What the exercise asks
Set down only the lines running from the one with "section = make_face(Plane.XZ" to the one with "imported = [obj", both lines included, exactly as they stand, please.

Available data
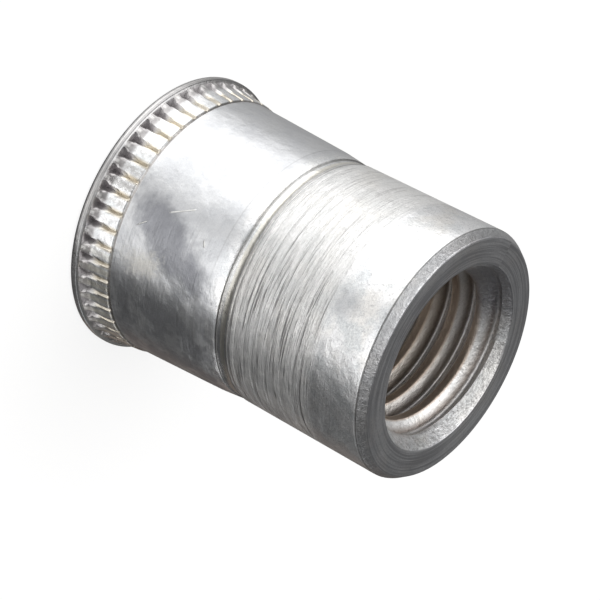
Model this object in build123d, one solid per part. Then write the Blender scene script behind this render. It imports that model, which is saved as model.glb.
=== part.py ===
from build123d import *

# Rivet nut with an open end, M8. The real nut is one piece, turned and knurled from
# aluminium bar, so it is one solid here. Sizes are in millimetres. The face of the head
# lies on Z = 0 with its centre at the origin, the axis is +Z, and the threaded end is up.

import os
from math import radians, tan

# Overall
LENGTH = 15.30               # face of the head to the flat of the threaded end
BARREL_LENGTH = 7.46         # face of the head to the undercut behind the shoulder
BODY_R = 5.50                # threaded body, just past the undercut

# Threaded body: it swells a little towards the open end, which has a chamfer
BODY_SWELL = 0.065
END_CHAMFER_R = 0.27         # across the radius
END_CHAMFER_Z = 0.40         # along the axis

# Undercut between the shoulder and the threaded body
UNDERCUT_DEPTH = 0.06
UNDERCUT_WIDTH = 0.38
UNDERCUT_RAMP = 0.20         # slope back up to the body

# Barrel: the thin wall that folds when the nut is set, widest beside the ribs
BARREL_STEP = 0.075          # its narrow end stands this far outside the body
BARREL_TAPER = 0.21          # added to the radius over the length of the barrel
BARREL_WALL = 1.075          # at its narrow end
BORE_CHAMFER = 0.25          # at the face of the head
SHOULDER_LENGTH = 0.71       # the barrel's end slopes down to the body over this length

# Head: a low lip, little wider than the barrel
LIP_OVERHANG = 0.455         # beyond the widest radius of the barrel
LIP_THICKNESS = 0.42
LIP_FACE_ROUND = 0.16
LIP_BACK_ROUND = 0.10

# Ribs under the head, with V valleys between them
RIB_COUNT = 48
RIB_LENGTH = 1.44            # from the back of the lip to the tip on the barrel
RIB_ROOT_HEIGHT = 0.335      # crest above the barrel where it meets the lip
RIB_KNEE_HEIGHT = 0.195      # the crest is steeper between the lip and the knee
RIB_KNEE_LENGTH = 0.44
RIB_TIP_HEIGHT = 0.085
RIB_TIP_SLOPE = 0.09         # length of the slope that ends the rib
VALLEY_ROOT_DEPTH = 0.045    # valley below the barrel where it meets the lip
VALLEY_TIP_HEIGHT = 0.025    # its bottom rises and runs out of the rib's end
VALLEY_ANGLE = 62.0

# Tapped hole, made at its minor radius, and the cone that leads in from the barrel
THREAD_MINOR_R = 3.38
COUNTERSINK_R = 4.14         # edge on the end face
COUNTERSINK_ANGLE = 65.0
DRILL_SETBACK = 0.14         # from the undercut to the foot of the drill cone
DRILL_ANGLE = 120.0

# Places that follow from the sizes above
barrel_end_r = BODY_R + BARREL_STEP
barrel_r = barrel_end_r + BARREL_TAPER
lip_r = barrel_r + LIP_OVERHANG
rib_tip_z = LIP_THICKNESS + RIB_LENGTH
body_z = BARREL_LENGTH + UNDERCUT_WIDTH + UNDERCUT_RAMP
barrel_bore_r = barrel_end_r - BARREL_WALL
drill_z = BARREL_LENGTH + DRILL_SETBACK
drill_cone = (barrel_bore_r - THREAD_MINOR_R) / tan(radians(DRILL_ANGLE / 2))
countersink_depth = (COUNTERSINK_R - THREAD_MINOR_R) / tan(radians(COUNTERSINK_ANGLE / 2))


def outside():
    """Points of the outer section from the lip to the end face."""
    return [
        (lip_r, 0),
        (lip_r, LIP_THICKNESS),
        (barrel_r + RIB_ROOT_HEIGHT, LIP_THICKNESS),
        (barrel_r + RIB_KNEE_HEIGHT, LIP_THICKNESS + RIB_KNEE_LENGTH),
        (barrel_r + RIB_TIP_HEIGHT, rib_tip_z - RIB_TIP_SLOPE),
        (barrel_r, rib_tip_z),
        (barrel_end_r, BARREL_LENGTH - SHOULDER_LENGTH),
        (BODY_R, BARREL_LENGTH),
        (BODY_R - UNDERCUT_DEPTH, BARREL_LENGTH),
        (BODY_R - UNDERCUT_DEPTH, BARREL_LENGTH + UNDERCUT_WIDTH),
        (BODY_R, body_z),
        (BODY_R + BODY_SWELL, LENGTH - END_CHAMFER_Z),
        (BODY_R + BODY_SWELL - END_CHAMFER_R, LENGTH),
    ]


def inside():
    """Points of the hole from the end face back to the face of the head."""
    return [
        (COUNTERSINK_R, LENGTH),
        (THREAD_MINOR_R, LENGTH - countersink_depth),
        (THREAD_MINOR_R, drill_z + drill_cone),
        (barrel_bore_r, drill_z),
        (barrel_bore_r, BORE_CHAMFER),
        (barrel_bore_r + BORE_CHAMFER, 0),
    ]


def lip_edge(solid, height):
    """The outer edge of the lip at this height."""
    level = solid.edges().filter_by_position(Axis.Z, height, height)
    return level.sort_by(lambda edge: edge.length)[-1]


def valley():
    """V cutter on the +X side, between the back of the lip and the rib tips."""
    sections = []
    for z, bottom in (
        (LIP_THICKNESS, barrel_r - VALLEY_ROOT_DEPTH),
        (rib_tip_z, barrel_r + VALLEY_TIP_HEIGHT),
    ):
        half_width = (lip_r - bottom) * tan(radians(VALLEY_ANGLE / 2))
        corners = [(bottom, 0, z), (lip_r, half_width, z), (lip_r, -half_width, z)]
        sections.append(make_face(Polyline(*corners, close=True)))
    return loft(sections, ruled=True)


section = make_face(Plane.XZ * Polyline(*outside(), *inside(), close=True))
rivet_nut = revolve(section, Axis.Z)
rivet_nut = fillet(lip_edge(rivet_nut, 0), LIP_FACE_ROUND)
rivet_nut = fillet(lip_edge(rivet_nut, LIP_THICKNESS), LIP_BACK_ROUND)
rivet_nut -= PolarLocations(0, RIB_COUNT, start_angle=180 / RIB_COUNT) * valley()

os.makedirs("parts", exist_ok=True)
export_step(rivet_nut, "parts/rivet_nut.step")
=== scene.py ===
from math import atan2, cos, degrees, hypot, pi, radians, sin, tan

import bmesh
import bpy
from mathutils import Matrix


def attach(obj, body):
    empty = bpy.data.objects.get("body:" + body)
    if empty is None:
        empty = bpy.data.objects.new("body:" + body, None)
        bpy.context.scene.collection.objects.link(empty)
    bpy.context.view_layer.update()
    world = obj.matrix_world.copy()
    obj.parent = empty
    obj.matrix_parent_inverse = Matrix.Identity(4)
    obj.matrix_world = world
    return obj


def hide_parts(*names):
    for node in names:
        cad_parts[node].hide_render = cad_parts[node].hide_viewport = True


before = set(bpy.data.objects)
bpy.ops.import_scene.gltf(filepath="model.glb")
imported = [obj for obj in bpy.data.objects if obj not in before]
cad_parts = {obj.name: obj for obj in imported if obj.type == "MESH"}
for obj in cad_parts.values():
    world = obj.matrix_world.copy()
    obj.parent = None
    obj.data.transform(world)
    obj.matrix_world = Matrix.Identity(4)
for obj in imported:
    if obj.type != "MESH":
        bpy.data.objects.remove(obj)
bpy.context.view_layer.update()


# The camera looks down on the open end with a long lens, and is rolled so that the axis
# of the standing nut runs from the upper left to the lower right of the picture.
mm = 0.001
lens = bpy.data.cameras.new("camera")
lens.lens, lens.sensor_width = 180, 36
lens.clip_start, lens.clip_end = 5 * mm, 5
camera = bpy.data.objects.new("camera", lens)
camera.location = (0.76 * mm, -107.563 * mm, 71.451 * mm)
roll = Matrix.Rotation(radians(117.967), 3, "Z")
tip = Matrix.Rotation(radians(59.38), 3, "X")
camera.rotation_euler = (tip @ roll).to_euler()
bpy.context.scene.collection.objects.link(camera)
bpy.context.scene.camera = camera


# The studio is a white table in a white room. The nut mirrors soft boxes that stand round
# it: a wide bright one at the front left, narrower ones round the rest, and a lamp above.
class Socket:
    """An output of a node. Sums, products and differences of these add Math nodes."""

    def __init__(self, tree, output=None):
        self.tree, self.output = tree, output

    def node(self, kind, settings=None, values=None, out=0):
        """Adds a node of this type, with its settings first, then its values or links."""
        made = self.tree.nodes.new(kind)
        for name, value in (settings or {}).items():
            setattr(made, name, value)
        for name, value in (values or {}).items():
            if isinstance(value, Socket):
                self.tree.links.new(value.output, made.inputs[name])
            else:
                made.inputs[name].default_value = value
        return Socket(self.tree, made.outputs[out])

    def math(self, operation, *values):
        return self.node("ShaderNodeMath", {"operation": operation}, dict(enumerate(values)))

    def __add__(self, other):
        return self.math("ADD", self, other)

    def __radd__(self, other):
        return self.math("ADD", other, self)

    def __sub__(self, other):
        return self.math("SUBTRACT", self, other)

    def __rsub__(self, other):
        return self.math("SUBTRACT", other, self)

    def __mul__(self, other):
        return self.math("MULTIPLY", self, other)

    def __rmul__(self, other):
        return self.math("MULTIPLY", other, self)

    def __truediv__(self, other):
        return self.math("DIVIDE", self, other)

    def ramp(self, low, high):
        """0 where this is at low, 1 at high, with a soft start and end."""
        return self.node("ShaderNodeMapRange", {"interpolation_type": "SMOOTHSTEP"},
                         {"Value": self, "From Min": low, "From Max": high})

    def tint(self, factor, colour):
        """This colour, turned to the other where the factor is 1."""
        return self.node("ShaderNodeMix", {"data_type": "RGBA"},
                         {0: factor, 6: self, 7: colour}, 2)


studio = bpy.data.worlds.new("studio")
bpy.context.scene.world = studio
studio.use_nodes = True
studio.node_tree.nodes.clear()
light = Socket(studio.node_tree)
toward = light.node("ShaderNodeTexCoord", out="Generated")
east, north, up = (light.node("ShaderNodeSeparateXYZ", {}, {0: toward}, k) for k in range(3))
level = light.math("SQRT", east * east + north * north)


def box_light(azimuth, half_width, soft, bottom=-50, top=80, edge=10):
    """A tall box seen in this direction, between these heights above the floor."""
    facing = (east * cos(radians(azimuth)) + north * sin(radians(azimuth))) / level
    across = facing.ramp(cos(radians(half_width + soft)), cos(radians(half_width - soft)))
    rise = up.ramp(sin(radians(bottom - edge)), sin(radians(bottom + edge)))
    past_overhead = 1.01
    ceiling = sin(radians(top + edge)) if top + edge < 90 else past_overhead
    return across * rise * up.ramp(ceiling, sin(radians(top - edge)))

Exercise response
section = make_face(Plane.XZ * Polyline(*outside(), *inside(), close=True))
rivet_nut = revolve(section, Axis.Z)
rivet_nut = fillet(lip_edge(rivet_nut, 0), LIP_FACE_ROUND)
rivet_nut = fillet(lip_edge(rivet_nut, LIP_THICKNESS), LIP_BACK_ROUND)
rivet_nut -= PolarLocations(0, RIB_COUNT, start_angle=180 / RIB_COUNT) * valley()

os.makedirs("parts", exist_ok=True)
export_step(rivet_nut, "parts/rivet_nut.step")
=== scene.py ===
from math import atan2, cos, degrees, hypot, pi, radians, sin, tan

import bmesh
import bpy
from mathutils import Matrix


def attach(obj, body):
    empty = bpy.data.objects.get("body:" + body)
    if empty is None:
        empty = bpy.data.objects.new("body:" + body, None)
        bpy.context.scene.collection.objects.link(empty)
    bpy.context.view_layer.update()
    world = obj.matrix_world.copy()
    obj.parent = empty
    obj.matrix_parent_inverse = Matrix.Identity(4)
    obj.matrix_world = world
    return obj


def hide_parts(*names):
    for node in names:
        cad_parts[node].hide_render = cad_parts[node].hide_viewport = True


before = set(bpy.data.objects)
bpy.ops.import_scene.gltf(filepath="model.glb")
imported = [obj for obj in bpy.data.objects if obj not in before]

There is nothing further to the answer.